As a reality check, here’s Naween Mangi in this paper after a visit to Thar: “You can feel the anguish of Thar even before you get there. It’s early in the month of March and throughout the districts of Badin, Mirpurkhas and Umerkot, caravans of desperate, migrating Tharis are (undertaking) their... seasonal journey. Some take a break under a shadeless tree, their heads slumped in their hands. Others struggle to fetch pots of water to get through the afternoon heat.” Country clubs seem a long way off.

The rich in America and Europe are more seriously rich than anything we have in Pakistan. But in those heathen, faraway lands there is also some form of public welfare.

In Pakistan, nothing of the sort. There is private charity in plenty but no system of public welfare. Thank God, at least the community is more caring than the state.

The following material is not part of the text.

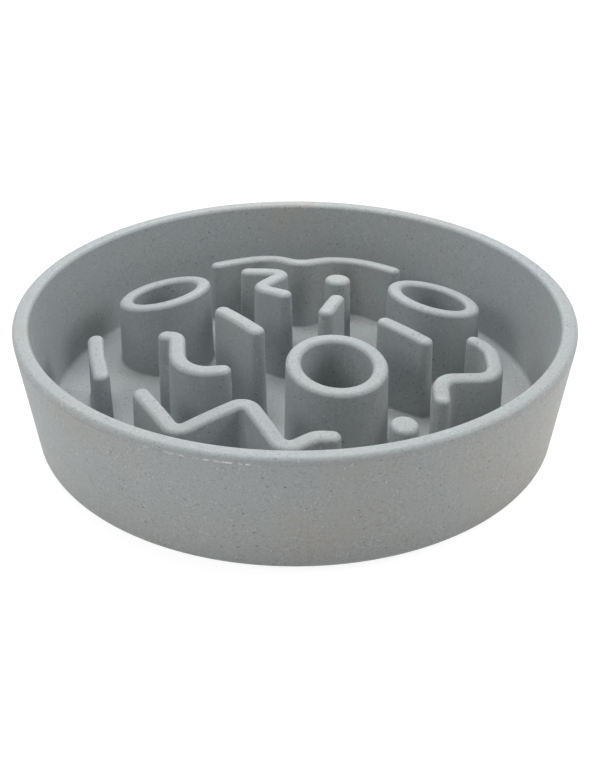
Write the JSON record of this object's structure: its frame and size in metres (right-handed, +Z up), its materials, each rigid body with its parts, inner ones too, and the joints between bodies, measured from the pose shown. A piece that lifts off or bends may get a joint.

It has happened elsewhere, at breakneck speed it is happening in Pakistan: the creation of two distinct societies, one shining, other not-so-shining. Far from promoting tranquillity and contentment, as prosperity should, this shallow, one-sided prosperity breeds resentment.

The hard-pressed are left with little option. Not having the means to fly to Bangkok or browse through the catalogue of a Mercedes showroom, they fall back upon the succour provided by religion. So-called ‘hard-line’ Islam, the kind espoused in Egypt by the Ikhwan, and in the Palestinian territories by Hamas, is a response to two things: injustice and hopelessness, an incendiary combination. Injustice alone does not breed despair. But when hopelessness is added to it, it does.

But marvel at the courage and chutzpah of our rulers. Taking their cue from the West from where they are fed most of their wisdom, they talk of ‘moderation’. What’s so moderate about a society which sells rainbow-coloured dreams on one end of the scale — Bayou and Alamanda-style houses — and can’t provide safe drinking water to most of its people on the other?